Written request >>
What is needed is an exact copy of the lines from the one containing "obj.matrix_world = world" to the one containing "before = set(bpy.data.objects)", both lines included, and no other lines.
◆ ◆ ◆ ◆
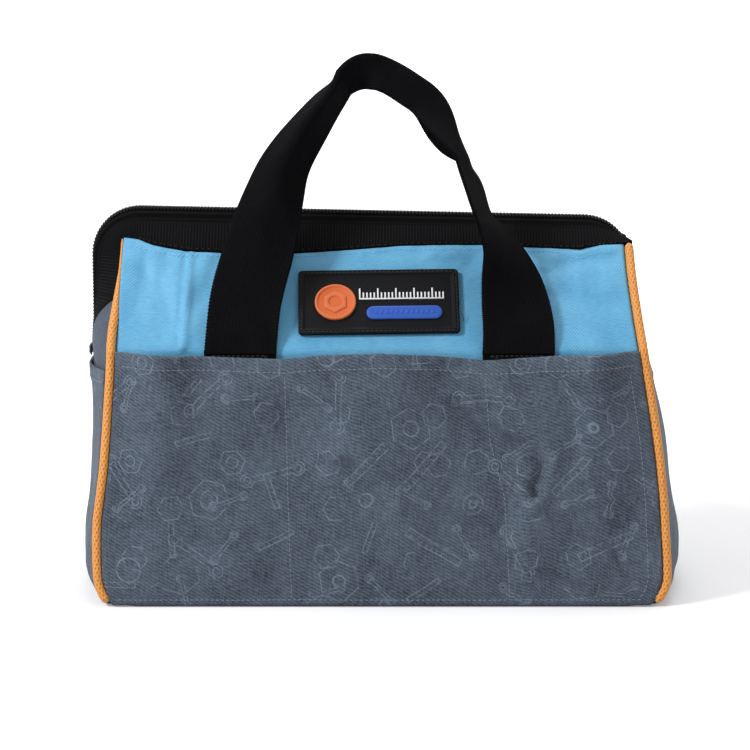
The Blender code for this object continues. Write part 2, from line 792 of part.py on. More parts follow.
def place_on_slider(obj, up=0):
    """Puts obj on the closed zip at the slider, with its Z turned from along the zip to where it is now."""
    tilt = ridge_tilt()
    obj.location = (SLIDER_X + up * math.sin(tilt), 0, slider_height() + up * math.cos(tilt))
    obj.rotation_euler = (math.pi / 2, 0, math.pi / 2)
    turned = Matrix.Rotation(tilt, 4, "Y") @ obj.rotation_euler.to_matrix().to_4x4()
    obj.rotation_euler = turned.to_euler()


def build_slider(shop, axis):
    """A saddle over the coil: a roof, two flanges and a bridge for the pull."""
    inner = COIL_HALF_WIDTH + SLIDER_CLEARANCE
    outer = inner + SLIDER_WALL
    under = COIL_HEIGHT / 2 + SLIDER_CLEARANCE
    foot = SLIDER_CLEARANCE - COIL_HEIGHT / 2
    top = roof_height()
    half = [
        (inner, under),
        (inner, foot),
        (outer, foot),
        (outer, top - SLIDER_CHAMFER),
        (outer - SLIDER_CHAMFER, top),
    ]
    outline = half + [(-y, z) for y, z in reversed(half)]
    saddle = shop.plate("slider_saddle", outline, 0, SLIDER_LENGTH, "dark_metal")
    place_on_slider(saddle)
    slider = meshed(shop, saddle)
    slider.name = "zip_slider"
    reach = BRIDGE_SPAN / 2
    sunk = roof_height() - SLIDER_ROOF / 2
    corner = BRIDGE_RADIUS
    local = [
        (-reach, sunk),
        (-reach, bar_height() - corner),
        (-reach + corner, bar_height()),
        (reach - corner, bar_height()),
        (reach, bar_height() - corner),
        (reach, sunk),
    ]
    tilt = Matrix.Rotation(ridge_tilt(), 4, "Y")
    middle = Vector((SLIDER_X, 0, slider_height()))
    points = [middle + tilt @ Vector((x, 0, z)) for x, z in local]
    bridge = meshed(shop, shop.tube("slider_bridge", points, BRIDGE_RADIUS, "dark_metal"))
    use_cutter(shop, slider, bridge, "UNION")
    shop.hang(slider, axis)
    return middle + tilt @ Vector((0, 0, bar_height()))


def build_pull(shop, axis, pivot):
    """A flat pull whose rolled eye turns on the bridge's bar and which rests on the slider's front edge."""
    inner = BRIDGE_RADIUS + PULL_EYE_CLEARANCE
    outer = inner + PULL_EYE_WALL
    eye_curve = shop.plate("pull_eye", circle(outer), 0, PULL_EYE_LENGTH, "dark_metal")
    hole = eye_curve.data.splines.new("POLY")
    ring = circle(inner)
    hole.points.add(len(ring) - 1)
    for control, (x, y) in zip(hole.points, ring):
        control.co = (x, y, 0, 1)
    hole.use_cyclic_u = True
    tilt = Matrix.Rotation(ridge_tilt(), 4, "Y")
    eye_curve.location = pivot
    eye_curve.rotation_euler = (tilt @ Matrix.Rotation(math.pi / 2, 4, "Y")).to_euler()
    eye = meshed(shop, eye_curve)
    reach = PULL_LENGTH - inner
    neck = inner + PULL_EYE_WALL / 2 + reach / 2
    blade_outline = [(x, y - neck) for x, y in rounded_rectangle(PULL_WIDTH, reach, PULL_CORNER)]
    blade_curve = shop.plate("pull_blade", blade_outline, 0, PULL_THICKNESS, "dark_metal")
    turn = tilt @ Matrix.Rotation(math.radians(PULL_LEAN_DEG - QUARTER_DEG), 4, "X")
    blade_curve.location = pivot
    blade_curve.rotation_euler = turn.to_euler()
    blade = meshed(shop, blade_curve)
    blade.name = "zip_pull"
    use_cutter(shop, blade, eye, "UNION")
    shop.hang(blade, axis)


# Badge


def place_on_upper_panel(obj, x, slope, out):
    """Lays obj, whose Z faces outwards, on the front upper panel."""
    top_y, top_z = tape_top()
    lean = math.atan2(POCKET_LINE_DEPTH / 2 - top_y, top_z - POCKET_LINE_HEIGHT)
    up = Vector((0, math.sin(lean), math.cos(lean)))
    normal = Vector((0, -math.cos(lean), math.sin(lean)))
    middle = Vector((x, -wall_y(BADGE_CENTRE_HEIGHT), BADGE_CENTRE_HEIGHT))
    obj.location = middle + up * slope + normal * (FABRIC / 2 + GAP + out)
    obj.rotation_euler = (math.pi / 2 - lean, 0, 0)


def build_badge(shop, axis):
    """A moulded rubber badge with a raised rim, a disc and a bar."""
    outline = rounded_rectangle(BADGE_WIDTH, BADGE_HEIGHT, BADGE_CORNER)
    plate = shop.plate("badge_plate_curve", outline, 0, BADGE_THICKNESS, "black_rubber", BADGE_EDGE_BEVEL)
    place_on_upper_panel(plate, BADGE_CENTRE_X, 0, BADGE_THICKNESS / 2)
    plate = meshed(shop, plate)
    plate.name = "badge_plate"
    inner = rounded_rectangle(BADGE_WIDTH - 2 * BADGE_RIM, BADGE_HEIGHT - 2 * BADGE_RIM, BADGE_CORNER / 2)
    recess = shop.plate("badge_recess", inner, 0, 2 * BADGE_RECESS, "black_rubber")
    place_on_upper_panel(recess, BADGE_CENTRE_X, 0, BADGE_THICKNESS)
    use_cutter(shop, plate, meshed(shop, recess), "DIFFERENCE")
    shop.hang(plate, axis)
    floor = BADGE_THICKNESS - BADGE_RECESS + GAP
    bar_outline = rounded_rectangle(BAR_LENGTH, BAR_WIDTH, BAR_WIDTH / 2 - WELD)
    bar = shop.plate("badge_bar", bar_outline, 0, BAR_HEIGHT, "blue_rubber")
    place_on_upper_panel(bar, BADGE_CENTRE_X + BAR_X, -BAR_DROP, floor + BAR_HEIGHT / 2)
    shop.hang(bar, axis)
    profile = bpy.data.meshes.new("badge_disc")
    inner_radius, dished = DISC_RADIUS - DISC_RING, DISC_HEIGHT - BADGE_RECESS / 2
    corners = [
        (0, dished),
        (inner_radius, dished),
        (inner_radius, DISC_HEIGHT),
        (DISC_RADIUS, DISC_HEIGHT),
        (DISC_RADIUS, 0),
        (0, 0),
    ]
    profile.from_pydata([(r, 0, z) for r, z in corners], [(i, i + 1) for i in range(len(corners) - 1)], [])
    disc = shop.add("badge_disc", profile, "orange_rubber")
    screw = disc.modifiers.new("turn", "SCREW")
    screw.steps = screw.render_steps = DISC_STEPS
    screw.use_merge_vertices = True
    screw.merge_threshold = WELD
    place_on_upper_panel(disc, BADGE_CENTRE_X + DISC_X, 0, floor)
    shop.hang(disc, axis)


def build_mouth(shop, face):
    """One half of the mouth, on an empty at the axis that it swings about."""
    axis = shop.axis(f"{FACE_NAMES[face]}_mouth_axis", mouth_axis(face))
    build_upper_panel(shop, face, axis)
    for end in (LEFT, RIGHT):
        build_upper_end(shop, face, end, axis)
    build_mouth_rim(shop, face, axis)
    build_coil(shop, face, axis)
    return axis


def main():
    shop = Workshop()
    build_base(shop)
    for face in (FRONT, BACK):
        build_face(shop, face)
        for end in (LEFT, RIGHT):
            build_lower_piping(shop, face, end)
            build_anchor(shop, face, end)
    for end in (LEFT, RIGHT):
        build_end(shop, end)
    front_axis = build_mouth(shop, FRONT)
    build_mouth(shop, BACK)
    build_badge(shop, front_axis)
    front_handle_axis = shop.axis("front_handle_axis", mouth_axis(FRONT), front_axis)
    build_handle(shop, FRONT, front_handle_axis, 0, 1, 0)
    back_handle_axis = shop.axis("back_handle_axis", mouth_axis(BACK))
    build_handle(shop, BACK, back_handle_axis, BACK_HANDLE_FALL_DEG, BACK_TWIST_SHARE, BACK_HANDLE_BEND_DEG)
    slider_axis = shop.axis("zip_slider_axis", (SLIDER_X, 0, slider_height()), front_axis)
    pivot = build_slider(shop, slider_axis)
    pull_axis = shop.axis("zip_pull_axis", pivot, slider_axis)
    build_pull(shop, pull_axis, pivot)


main()
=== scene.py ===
"""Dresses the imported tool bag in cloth, webbing, piping, rubber and zip, as the photograph shows it.

Metres, +Z up, front towards -Y. The surfaces follow the formulas of the part's source, so each piece
lies where its solid does, apart from the bows, folds and wrinkles of the filled bag.
"""

import logging
import math
from dataclasses import dataclass, field
from enum import Enum
from typing import Callable, Sequence

import bmesh
import bpy
import numpy as np
from mathutils import Matrix, Vector, noise


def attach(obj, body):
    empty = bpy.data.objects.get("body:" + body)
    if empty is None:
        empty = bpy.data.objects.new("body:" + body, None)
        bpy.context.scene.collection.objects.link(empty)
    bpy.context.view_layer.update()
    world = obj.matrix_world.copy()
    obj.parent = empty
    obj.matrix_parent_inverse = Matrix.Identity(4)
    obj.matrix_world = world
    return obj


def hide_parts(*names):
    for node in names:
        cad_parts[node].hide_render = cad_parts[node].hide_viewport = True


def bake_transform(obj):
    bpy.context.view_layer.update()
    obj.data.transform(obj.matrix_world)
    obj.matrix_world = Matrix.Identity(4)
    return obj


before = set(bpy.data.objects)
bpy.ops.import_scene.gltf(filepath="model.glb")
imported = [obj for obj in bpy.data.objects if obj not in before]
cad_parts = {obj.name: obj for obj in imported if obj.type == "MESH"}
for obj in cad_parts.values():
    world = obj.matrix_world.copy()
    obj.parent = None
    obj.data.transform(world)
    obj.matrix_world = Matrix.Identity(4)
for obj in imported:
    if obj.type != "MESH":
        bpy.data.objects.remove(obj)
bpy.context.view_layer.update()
LOG = logging.getLogger("tool_bag")

MM = 0.001
WEAVE_MAP = "weave"
# How proud each point stands; the ribbed cloths and the cord paint their low points darker with it, as
# painted shade
RELIEF = "relief"
BADGE_X = -1.5 * MM
# The zip's line: up one end, round a corner, along the ridge, round a corner and down the other end
ZIP_PARTS = 5

# A surface by its shares across and up, a point with the normal there, and points of a line in millimetres
Place = Callable[[float, float], Vector]
Spot = tuple[Vector, Vector]
Pair = tuple[float, float]
Line = tuple[Pair, ...]
Colour = tuple[float, float, float]
Piece = bpy.types.Object
Finish = bpy.types.Material
Socket = bpy.types.NodeSocket


class Face(Enum):
    """The two long walls."""

    FRONT = -1
    BACK = 1


class End(Enum):
    """The two end walls, as seen from the front."""

    LEFT = -1
    RIGHT = 1


class Weave(Enum):
    """How the threads of a cloth cross."""

    TWILL = "twill"
    PLAIN = "plain"
    WEBBING = "webbing"


def label(*sides: Face | End) -> str:
    """The words for one or two sides in a piece's name."""
    return "_".join(side.name.lower() for side in sides)


def mix(low: float, high: float, share: float) -> float:
    """The value that lies the given share of the way from low to high."""
    return low + (high - low) * share


def clamp(value: float) -> float:
    """The value held between 0 and 1."""
    return min(1.0, max(0.0, value))


def ease(value: float) -> float:
    """A smooth rise from 0 to 1 as value goes from 0 to 1."""
    held = clamp(value)
    return held * held * (3 - 2 * held)


def bump(share: float, middle: float, half_width: float) -> float:
    """A smooth rise from 0 to 1 and back, centred on middle."""
    distance = abs(share - middle) / half_width
    return math.cos(distance * math.pi / 2) ** 2 if distance < 1 else 0.0


def hill(value: float, middle: float, width: float) -> float:
    """A bell-shaped rise to 1 at the middle."""
    return math.exp(-(((value - middle) / width) ** 2))


@dataclass(frozen=True)
class Rise:
    """A smooth rise from 0 to 1, by the place where it starts and its length, both in millimetres."""

    start: float
    length: float

    def at(self, value: float) -> float:
        """How far the rise has come at a place in metres."""
        return ease((value - self.start * MM) / (self.length * MM))


def crumple(point: Vector, size: float, height: float) -> float:
    """A soft random rise and fall of the given height over waves of the given size."""
    return height * noise.noise(point / size)


def along_line(line: Sequence[Pair], value: float) -> float:
    """Reads a line of (place, value) points, in rising order of place, at one place.

    Args:
        line: The points.
        value: The place.

    Returns:
        The value there.
    """
    for (low, first), (high, second) in zip(line, line[1:]):
        if value <= high:
            return mix(first, second, clamp((value - low) / (high - low)))
    return line[-1][1]


# The bag's surfaces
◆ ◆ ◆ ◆
Exercise result >>
    obj.matrix_world = world
    return obj


def hide_parts(*names):
    for node in names:
        cad_parts[node].hide_render = cad_parts[node].hide_viewport = True


def bake_transform(obj):
    bpy.context.view_layer.update()
    obj.data.transform(obj.matrix_world)
    obj.matrix_world = Matrix.Identity(4)
    return obj


before = set(bpy.data.objects)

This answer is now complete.